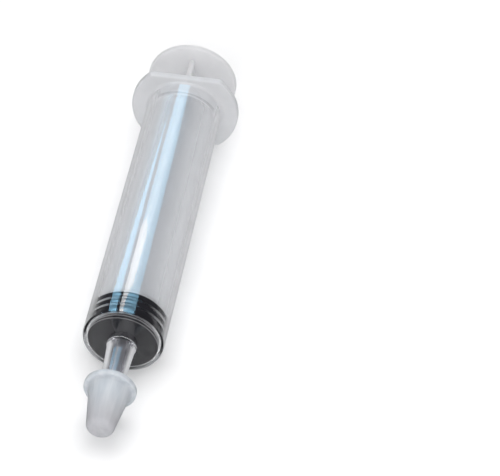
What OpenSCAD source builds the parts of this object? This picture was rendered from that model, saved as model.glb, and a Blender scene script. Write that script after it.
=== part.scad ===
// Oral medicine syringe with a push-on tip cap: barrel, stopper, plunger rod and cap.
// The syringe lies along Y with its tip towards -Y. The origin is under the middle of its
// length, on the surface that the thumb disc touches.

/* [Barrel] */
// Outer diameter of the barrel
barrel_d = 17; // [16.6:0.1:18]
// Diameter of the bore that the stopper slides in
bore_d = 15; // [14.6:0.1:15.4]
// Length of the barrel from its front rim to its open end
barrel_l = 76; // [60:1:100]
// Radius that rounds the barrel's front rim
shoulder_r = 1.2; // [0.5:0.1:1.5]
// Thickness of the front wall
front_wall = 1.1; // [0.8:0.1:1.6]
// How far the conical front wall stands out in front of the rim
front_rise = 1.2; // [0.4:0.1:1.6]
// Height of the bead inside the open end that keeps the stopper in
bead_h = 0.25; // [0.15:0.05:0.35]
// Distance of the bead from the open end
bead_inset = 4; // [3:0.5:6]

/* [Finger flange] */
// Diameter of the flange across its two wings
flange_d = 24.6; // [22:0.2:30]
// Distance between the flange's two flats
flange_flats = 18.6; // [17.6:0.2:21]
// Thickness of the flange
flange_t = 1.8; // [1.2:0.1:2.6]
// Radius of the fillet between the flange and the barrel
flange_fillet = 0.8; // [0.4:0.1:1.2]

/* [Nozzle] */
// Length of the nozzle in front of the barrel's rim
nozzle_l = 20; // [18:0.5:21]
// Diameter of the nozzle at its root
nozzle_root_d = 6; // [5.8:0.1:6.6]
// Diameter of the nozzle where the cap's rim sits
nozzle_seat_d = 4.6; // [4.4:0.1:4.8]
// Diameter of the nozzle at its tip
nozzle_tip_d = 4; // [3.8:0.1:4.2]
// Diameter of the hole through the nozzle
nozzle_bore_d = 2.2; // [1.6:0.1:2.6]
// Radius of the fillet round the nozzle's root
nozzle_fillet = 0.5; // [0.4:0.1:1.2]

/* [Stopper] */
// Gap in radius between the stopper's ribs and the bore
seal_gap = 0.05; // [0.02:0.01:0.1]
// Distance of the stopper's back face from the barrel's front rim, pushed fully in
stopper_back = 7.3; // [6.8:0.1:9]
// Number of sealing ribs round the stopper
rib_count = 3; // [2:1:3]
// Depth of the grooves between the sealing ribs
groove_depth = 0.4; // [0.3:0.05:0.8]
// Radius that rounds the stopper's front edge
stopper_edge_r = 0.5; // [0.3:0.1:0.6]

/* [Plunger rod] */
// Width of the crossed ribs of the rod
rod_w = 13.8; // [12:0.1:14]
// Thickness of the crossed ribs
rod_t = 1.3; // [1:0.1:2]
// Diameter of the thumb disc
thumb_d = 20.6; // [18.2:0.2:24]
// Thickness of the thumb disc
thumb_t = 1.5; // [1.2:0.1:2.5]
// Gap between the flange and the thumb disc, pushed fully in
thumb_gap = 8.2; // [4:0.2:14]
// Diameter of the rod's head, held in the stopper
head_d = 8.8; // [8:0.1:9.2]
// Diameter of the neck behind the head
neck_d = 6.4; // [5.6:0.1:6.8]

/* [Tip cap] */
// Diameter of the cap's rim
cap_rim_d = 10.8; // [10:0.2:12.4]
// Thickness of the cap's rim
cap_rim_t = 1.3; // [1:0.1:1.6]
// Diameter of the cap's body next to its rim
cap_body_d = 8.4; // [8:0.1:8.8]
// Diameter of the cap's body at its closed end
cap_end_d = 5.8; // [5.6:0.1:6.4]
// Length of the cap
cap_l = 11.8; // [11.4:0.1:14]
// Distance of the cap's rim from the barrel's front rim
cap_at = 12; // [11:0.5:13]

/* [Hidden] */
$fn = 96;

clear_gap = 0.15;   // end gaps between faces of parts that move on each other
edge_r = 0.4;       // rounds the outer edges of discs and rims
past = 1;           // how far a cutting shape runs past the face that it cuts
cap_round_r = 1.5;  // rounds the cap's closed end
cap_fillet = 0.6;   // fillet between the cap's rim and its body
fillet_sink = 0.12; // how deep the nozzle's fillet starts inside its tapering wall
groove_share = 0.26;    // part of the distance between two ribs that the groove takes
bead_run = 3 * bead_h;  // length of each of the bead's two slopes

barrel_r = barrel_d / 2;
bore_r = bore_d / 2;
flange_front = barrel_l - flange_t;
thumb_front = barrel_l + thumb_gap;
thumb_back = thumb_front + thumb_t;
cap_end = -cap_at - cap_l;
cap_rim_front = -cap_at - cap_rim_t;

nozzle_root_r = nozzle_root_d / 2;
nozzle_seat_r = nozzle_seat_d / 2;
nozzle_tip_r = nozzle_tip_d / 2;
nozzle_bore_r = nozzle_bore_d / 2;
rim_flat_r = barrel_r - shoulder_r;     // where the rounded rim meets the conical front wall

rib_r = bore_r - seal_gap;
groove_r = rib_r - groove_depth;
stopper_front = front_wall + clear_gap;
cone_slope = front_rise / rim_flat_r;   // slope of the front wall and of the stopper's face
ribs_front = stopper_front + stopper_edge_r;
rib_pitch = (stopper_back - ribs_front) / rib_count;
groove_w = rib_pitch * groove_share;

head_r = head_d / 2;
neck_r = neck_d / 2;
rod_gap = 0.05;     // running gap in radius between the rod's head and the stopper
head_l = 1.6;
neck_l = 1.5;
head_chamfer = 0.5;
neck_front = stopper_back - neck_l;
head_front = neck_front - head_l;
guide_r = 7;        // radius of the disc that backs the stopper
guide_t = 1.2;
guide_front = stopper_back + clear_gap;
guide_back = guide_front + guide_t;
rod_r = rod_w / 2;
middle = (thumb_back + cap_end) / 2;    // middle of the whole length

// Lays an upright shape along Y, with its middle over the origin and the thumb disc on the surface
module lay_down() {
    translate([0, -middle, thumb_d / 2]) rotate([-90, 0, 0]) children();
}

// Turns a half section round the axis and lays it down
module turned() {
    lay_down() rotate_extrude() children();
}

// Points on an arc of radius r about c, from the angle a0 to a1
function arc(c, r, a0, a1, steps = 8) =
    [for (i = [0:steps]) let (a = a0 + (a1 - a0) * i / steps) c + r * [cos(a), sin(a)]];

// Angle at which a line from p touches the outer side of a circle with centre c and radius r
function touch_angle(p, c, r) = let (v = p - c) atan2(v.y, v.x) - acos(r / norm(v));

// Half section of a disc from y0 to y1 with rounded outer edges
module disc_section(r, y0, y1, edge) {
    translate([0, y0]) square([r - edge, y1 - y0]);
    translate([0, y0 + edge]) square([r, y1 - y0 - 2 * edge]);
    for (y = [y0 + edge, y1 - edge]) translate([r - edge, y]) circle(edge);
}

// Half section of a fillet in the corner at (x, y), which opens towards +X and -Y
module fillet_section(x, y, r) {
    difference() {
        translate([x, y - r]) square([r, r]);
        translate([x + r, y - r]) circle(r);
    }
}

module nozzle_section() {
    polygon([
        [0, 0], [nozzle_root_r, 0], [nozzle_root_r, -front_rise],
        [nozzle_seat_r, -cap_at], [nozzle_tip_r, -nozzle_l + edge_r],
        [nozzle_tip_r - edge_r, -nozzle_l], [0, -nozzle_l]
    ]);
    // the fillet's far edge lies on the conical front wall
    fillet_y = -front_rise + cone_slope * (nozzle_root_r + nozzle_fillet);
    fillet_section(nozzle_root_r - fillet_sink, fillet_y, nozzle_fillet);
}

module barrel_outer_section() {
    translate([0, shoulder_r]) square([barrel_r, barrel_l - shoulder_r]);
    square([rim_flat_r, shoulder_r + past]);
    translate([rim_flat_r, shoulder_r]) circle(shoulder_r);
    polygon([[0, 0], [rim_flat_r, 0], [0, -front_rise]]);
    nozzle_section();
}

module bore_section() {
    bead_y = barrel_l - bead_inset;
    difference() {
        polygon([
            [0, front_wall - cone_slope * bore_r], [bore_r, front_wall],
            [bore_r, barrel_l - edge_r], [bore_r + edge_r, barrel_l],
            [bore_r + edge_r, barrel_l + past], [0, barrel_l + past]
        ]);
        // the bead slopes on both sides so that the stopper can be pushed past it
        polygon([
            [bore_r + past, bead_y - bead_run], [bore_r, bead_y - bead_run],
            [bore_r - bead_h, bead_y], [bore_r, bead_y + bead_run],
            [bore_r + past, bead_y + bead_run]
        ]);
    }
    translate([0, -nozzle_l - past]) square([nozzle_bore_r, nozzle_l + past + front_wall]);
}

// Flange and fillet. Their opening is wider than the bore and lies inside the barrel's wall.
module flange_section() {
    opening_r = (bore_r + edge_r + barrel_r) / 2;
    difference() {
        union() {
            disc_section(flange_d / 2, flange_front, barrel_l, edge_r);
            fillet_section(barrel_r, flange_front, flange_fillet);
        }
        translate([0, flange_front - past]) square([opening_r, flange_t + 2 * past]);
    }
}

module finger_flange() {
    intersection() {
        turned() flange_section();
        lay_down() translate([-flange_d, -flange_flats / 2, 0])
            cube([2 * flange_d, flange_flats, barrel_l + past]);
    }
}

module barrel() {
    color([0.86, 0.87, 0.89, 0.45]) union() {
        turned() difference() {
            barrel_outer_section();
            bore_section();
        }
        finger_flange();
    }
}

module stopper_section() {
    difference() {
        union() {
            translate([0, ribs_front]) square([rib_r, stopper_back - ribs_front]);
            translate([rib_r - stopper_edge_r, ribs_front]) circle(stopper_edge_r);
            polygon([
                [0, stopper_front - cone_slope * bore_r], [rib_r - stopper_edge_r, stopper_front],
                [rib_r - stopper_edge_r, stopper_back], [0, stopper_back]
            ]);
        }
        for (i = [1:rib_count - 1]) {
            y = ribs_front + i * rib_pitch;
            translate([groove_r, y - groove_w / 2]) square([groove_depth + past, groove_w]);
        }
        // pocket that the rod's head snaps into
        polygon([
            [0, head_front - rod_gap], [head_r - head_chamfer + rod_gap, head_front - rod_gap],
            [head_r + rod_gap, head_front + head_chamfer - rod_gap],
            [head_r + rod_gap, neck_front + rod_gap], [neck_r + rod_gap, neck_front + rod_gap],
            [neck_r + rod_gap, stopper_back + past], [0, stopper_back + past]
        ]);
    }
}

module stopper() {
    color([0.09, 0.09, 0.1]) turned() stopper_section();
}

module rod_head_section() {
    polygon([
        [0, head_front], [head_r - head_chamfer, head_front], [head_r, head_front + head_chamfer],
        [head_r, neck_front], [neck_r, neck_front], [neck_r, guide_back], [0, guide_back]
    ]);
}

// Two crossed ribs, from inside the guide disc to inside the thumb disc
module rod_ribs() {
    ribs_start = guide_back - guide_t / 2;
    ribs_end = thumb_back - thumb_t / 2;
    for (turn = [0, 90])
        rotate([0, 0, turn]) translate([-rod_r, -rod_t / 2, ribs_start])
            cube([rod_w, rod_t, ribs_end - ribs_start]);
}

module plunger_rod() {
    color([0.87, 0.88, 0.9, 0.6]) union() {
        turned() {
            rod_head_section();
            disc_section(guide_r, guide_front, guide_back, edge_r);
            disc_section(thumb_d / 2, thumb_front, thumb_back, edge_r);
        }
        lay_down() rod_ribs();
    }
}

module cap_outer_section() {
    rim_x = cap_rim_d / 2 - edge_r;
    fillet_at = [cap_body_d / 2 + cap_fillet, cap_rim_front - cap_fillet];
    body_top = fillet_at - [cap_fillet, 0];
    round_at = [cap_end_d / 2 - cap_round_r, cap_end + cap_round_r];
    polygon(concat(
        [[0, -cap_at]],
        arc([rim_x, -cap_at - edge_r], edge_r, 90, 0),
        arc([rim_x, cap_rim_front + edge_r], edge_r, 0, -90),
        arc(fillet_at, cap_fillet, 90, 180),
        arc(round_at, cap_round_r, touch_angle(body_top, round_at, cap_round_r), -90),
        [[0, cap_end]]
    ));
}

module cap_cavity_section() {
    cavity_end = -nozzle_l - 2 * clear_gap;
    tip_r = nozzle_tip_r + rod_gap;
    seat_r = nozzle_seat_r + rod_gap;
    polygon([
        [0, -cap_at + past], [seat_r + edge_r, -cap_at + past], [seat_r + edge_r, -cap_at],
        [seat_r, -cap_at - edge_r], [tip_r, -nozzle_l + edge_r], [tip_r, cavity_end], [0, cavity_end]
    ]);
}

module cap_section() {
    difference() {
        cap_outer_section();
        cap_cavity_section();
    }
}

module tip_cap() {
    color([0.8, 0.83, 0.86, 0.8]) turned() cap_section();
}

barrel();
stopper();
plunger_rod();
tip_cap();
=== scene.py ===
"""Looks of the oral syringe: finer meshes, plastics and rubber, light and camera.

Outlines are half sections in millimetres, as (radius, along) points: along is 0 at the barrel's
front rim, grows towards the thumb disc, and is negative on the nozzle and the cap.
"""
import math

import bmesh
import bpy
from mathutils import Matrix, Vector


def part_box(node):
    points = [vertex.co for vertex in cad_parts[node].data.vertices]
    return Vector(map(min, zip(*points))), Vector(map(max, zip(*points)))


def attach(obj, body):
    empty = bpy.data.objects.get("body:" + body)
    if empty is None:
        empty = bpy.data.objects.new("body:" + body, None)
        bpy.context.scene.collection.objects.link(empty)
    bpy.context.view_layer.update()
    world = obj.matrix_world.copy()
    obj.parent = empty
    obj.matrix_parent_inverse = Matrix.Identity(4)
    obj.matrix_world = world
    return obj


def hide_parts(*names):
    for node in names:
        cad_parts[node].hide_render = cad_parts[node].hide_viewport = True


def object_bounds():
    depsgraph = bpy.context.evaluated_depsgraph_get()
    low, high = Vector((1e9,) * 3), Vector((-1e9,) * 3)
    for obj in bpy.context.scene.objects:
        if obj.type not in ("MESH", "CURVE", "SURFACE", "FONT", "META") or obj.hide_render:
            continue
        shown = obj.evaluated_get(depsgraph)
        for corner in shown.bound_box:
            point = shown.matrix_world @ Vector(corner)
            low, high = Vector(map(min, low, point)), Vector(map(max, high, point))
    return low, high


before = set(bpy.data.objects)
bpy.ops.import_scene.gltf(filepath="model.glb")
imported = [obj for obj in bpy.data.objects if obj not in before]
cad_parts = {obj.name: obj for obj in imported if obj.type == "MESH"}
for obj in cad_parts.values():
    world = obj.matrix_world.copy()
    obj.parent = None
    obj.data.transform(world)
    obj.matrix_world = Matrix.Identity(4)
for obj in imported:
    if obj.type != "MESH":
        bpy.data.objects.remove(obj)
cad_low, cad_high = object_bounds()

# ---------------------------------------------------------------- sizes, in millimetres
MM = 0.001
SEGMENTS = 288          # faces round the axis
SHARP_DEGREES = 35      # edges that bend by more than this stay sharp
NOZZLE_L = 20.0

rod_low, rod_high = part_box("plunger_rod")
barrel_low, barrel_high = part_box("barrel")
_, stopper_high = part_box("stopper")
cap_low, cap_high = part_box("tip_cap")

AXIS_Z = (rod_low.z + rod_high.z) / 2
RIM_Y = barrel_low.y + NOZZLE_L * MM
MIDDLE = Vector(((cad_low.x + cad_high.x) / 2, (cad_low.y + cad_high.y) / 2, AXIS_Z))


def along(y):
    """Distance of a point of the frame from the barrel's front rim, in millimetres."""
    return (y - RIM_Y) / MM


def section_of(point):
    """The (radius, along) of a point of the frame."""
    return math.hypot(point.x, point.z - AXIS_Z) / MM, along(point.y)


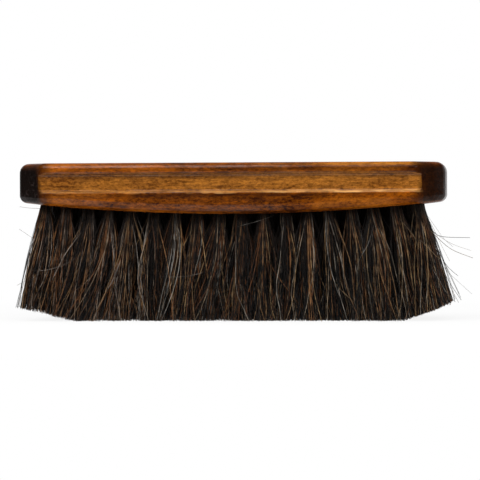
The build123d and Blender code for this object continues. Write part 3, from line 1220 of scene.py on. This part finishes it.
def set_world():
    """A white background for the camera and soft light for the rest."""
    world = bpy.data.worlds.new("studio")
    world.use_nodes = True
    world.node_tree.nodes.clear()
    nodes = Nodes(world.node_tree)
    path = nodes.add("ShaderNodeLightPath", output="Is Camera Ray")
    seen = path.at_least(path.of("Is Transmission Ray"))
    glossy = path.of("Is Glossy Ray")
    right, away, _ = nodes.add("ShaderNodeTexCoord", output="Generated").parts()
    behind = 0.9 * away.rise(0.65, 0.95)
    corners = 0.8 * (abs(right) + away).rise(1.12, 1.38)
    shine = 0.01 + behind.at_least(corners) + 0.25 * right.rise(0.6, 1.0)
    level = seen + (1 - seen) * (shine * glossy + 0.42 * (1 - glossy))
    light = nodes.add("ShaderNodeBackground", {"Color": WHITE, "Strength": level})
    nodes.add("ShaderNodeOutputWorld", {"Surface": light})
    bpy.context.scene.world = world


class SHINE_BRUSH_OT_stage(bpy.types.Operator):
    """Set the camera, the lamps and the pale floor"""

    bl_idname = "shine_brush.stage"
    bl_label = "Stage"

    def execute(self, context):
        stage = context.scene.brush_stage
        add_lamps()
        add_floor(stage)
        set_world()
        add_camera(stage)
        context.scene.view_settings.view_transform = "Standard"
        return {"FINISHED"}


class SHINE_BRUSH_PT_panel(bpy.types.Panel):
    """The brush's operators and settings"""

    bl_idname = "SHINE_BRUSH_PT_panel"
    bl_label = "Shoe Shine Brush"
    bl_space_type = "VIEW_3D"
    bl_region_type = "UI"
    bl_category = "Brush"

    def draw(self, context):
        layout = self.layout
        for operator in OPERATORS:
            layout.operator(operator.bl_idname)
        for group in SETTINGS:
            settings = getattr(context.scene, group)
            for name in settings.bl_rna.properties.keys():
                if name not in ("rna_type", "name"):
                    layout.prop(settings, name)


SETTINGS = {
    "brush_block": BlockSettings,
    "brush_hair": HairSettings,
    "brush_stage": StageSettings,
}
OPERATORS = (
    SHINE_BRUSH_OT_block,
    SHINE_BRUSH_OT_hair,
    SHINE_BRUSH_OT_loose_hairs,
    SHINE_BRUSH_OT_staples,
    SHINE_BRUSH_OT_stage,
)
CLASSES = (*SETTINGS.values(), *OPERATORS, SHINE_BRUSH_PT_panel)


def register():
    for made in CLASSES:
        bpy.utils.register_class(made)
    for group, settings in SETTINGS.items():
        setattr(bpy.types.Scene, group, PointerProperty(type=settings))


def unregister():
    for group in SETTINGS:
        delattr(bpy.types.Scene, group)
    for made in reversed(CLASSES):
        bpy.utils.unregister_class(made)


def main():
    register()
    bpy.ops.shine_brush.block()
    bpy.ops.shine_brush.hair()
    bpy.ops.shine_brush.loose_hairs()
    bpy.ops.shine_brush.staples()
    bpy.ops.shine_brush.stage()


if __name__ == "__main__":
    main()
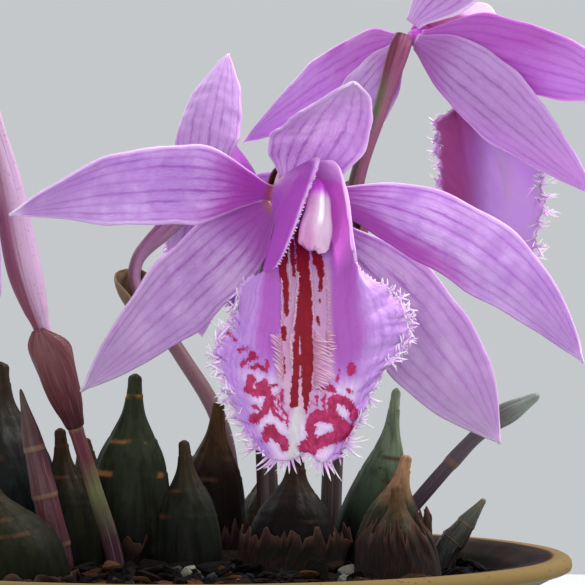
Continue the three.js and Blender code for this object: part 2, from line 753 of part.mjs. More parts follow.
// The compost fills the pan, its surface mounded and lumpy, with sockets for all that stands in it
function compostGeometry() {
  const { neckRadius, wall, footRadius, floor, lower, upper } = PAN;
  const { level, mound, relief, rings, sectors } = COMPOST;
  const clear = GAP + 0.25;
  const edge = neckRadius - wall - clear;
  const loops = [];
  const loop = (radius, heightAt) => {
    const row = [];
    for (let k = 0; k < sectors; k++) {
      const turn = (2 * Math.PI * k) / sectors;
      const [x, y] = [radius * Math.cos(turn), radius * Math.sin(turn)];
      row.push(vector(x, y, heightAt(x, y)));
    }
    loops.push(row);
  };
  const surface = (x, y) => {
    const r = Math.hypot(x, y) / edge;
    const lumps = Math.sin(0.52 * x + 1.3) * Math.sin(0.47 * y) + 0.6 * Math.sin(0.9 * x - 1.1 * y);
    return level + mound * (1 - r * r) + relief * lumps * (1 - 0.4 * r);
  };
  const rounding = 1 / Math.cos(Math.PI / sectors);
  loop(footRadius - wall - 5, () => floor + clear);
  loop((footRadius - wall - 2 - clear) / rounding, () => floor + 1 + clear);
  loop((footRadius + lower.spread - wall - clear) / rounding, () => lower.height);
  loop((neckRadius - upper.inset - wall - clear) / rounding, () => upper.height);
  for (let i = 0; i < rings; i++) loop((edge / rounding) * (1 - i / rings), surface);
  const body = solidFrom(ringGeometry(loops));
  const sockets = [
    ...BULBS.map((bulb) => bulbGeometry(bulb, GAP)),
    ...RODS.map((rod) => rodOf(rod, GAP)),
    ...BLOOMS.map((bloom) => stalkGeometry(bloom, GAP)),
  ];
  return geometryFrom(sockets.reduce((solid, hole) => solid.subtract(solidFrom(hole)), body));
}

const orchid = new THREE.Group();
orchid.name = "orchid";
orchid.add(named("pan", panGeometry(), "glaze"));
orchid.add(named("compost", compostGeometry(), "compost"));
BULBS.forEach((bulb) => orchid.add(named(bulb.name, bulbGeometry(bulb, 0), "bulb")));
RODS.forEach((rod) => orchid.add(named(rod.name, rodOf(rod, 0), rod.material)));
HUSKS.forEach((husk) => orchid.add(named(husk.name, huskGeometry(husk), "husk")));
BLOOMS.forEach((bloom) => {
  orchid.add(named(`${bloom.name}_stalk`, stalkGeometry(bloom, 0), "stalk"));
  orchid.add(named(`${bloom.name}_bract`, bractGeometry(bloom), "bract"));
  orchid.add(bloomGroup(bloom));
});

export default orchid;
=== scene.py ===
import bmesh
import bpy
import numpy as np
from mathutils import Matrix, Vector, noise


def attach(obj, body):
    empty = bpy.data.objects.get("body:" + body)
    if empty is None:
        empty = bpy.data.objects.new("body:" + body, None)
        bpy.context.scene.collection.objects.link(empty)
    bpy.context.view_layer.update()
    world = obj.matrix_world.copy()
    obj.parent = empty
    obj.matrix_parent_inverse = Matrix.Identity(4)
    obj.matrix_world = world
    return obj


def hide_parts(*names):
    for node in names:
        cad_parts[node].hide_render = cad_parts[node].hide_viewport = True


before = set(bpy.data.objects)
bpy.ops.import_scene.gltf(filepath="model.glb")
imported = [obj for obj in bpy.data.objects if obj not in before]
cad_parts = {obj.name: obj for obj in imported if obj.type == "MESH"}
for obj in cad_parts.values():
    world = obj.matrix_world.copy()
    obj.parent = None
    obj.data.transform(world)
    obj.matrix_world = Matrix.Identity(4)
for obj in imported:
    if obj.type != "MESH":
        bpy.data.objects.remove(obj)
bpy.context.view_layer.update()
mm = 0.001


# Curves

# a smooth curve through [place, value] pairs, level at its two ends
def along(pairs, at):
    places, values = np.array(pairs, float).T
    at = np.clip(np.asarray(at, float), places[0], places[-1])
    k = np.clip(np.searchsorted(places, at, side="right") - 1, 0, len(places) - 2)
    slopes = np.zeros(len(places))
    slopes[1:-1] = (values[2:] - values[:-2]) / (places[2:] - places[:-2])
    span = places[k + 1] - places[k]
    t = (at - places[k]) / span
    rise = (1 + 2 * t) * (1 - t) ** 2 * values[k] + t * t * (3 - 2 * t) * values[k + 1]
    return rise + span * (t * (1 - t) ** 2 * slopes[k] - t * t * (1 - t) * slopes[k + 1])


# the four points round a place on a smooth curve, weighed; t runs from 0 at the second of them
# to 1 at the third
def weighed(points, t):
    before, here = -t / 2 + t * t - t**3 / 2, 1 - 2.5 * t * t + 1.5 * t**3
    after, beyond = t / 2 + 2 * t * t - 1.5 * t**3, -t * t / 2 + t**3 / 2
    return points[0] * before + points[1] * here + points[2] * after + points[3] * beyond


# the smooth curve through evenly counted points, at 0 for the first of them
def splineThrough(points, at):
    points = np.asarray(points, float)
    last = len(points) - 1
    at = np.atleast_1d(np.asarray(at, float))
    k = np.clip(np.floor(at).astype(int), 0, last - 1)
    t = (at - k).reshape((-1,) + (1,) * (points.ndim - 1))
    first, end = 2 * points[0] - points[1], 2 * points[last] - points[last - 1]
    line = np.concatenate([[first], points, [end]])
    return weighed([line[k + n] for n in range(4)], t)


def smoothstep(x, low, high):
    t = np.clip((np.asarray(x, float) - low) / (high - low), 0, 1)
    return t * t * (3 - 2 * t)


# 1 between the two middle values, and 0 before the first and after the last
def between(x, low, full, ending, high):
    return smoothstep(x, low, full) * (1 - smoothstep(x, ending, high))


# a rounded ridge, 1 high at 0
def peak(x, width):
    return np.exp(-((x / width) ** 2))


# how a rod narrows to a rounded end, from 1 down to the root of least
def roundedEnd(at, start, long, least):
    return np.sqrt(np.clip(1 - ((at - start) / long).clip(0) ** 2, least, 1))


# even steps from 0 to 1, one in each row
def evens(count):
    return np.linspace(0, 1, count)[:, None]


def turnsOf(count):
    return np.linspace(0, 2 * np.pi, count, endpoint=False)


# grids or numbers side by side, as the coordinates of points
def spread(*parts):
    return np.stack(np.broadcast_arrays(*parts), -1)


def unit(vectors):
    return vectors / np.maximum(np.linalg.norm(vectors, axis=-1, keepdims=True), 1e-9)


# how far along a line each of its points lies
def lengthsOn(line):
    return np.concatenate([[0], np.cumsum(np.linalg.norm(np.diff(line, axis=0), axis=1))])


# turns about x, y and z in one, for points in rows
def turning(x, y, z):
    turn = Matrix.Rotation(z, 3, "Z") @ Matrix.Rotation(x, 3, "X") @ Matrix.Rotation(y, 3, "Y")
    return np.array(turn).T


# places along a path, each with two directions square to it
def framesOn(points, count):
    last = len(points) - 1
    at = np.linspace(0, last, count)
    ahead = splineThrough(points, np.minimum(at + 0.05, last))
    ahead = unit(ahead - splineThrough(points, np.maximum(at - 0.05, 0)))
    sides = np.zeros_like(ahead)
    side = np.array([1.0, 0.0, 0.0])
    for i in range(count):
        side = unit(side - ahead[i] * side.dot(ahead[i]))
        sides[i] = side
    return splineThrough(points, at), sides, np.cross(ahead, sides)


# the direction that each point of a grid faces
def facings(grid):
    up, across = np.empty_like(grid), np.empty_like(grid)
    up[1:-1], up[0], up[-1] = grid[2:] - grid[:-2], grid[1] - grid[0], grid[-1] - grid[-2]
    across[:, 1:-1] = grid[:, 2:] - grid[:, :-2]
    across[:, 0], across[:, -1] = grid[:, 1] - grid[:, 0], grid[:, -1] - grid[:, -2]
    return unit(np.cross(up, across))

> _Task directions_
Starting with the first line of the records, repeat every line up to and including the one containing "flange_fillet = 0.8; // [0.4:0.1:1.2]", and nothing else.

> _Result of the exercise_
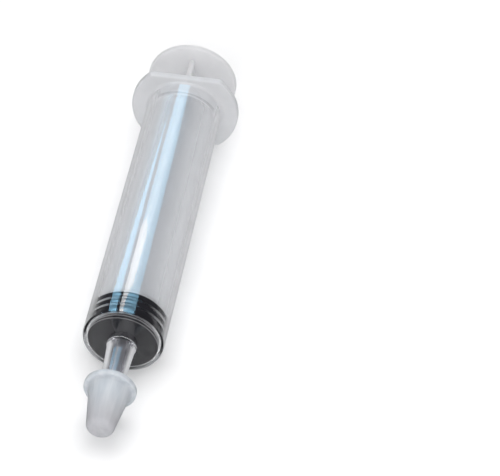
What OpenSCAD source builds the parts of this object? This picture was rendered from that model, saved as model.glb, and a Blender scene script. Write that script after it.
=== part.scad ===
// Oral medicine syringe with a push-on tip cap: barrel, stopper, plunger rod and cap.
// The syringe lies along Y with its tip towards -Y. The origin is under the middle of its
// length, on the surface that the thumb disc touches.

/* [Barrel] */
// Outer diameter of the barrel
barrel_d = 17; // [16.6:0.1:18]
// Diameter of the bore that the stopper slides in
bore_d = 15; // [14.6:0.1:15.4]
// Length of the barrel from its front rim to its open end
barrel_l = 76; // [60:1:100]
// Radius that rounds the barrel's front rim
shoulder_r = 1.2; // [0.5:0.1:1.5]
// Thickness of the front wall
front_wall = 1.1; // [0.8:0.1:1.6]
// How far the conical front wall stands out in front of the rim
front_rise = 1.2; // [0.4:0.1:1.6]
// Height of the bead inside the open end that keeps the stopper in
bead_h = 0.25; // [0.15:0.05:0.35]
// Distance of the bead from the open end
bead_inset = 4; // [3:0.5:6]

/* [Finger flange] */
// Diameter of the flange across its two wings
flange_d = 24.6; // [22:0.2:30]
// Distance between the flange's two flats
flange_flats = 18.6; // [17.6:0.2:21]
// Thickness of the flange
flange_t = 1.8; // [1.2:0.1:2.6]
// Radius of the fillet between the flange and the barrel
flange_fillet = 0.8; // [0.4:0.1:1.2]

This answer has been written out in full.